Common food preservatives are now linked to a notable increase in cardiovascular risks, according to a recent study from France. Researchers found that preservatives commonly used to prevent bacterial and mold growth were associated with a 29% greater risk of elevated blood pressure and a 16% higher risk of heart attacks and strokes.
Even widely used antioxidant preservatives like citric acid and ascorbic acid (vitamin C) were linked to a 22% increased risk of high blood pressure. The study emphasizes that while these antioxidants occur naturally in fruits, their chemical additive forms may have different health impacts. This research highlights individual preservatives' roles in cardiovascular risk, moving beyond the broader category of ultra-processed foods.

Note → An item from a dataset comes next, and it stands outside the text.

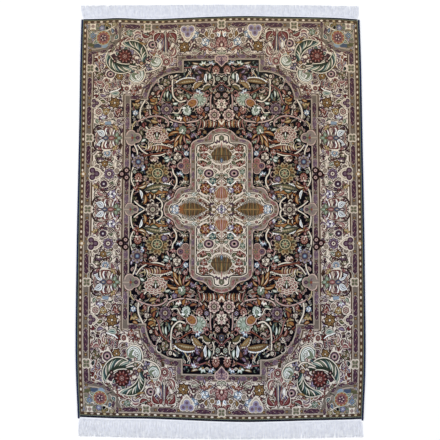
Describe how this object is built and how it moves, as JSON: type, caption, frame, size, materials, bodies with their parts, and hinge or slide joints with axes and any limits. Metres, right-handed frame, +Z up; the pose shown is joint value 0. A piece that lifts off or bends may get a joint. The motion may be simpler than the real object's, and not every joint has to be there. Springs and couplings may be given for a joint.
{
  "type": "persian rug",
  "caption": "Hand-knotted rectangular rug with a central medallion, overcast navy sides and a white warp fringe at both ends, lying flat.",
  "frame": {"origin": "on the floor under the middle of the whole piece, fringes included", "axes": "+Z up from the floor, +Y along the warps towards the end shown at the top, +X across the rug"},
  "size_m": [1.5361, 2.3236, 0.007],
  "materials": {
    "pile": "short dense knotted pile with a soft sheen, dark field, ivory medallion and border",
    "selvedge": "navy yarn overcast round the side warps",
    "end_band": "flat-woven navy band",
    "fringe": "fine off-white warp yarns, loose and silky"
  },
  "bodies": {
    "root": {"rug_body": "pile", "selvedge_left": "selvedge", "selvedge_right": "selvedge", "end_band_top": "end_band", "end_band_bottom": "end_band", "fringe_top": "fringe", "fringe_bottom": "fringe"}
  },
  "joints": []
}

The study, published in the European Heart Journal, analyzed data from over 112,000 participants in France. It identified eight specific preservatives associated with higher blood pressure over a decade, including non-antioxidants like potassium sorbate, potassium metabisulphite, and sodium nitrite, as well as antioxidants like citric acid and ascorbic acid.
These findings echo previous research by the same team linking similar preservatives to increased risks of cancer and type 2 diabetes. While the study is observational, its robust methodology in assessing diet and health outcomes provides strong signals warranting further investigation into the impact of food additives on public health.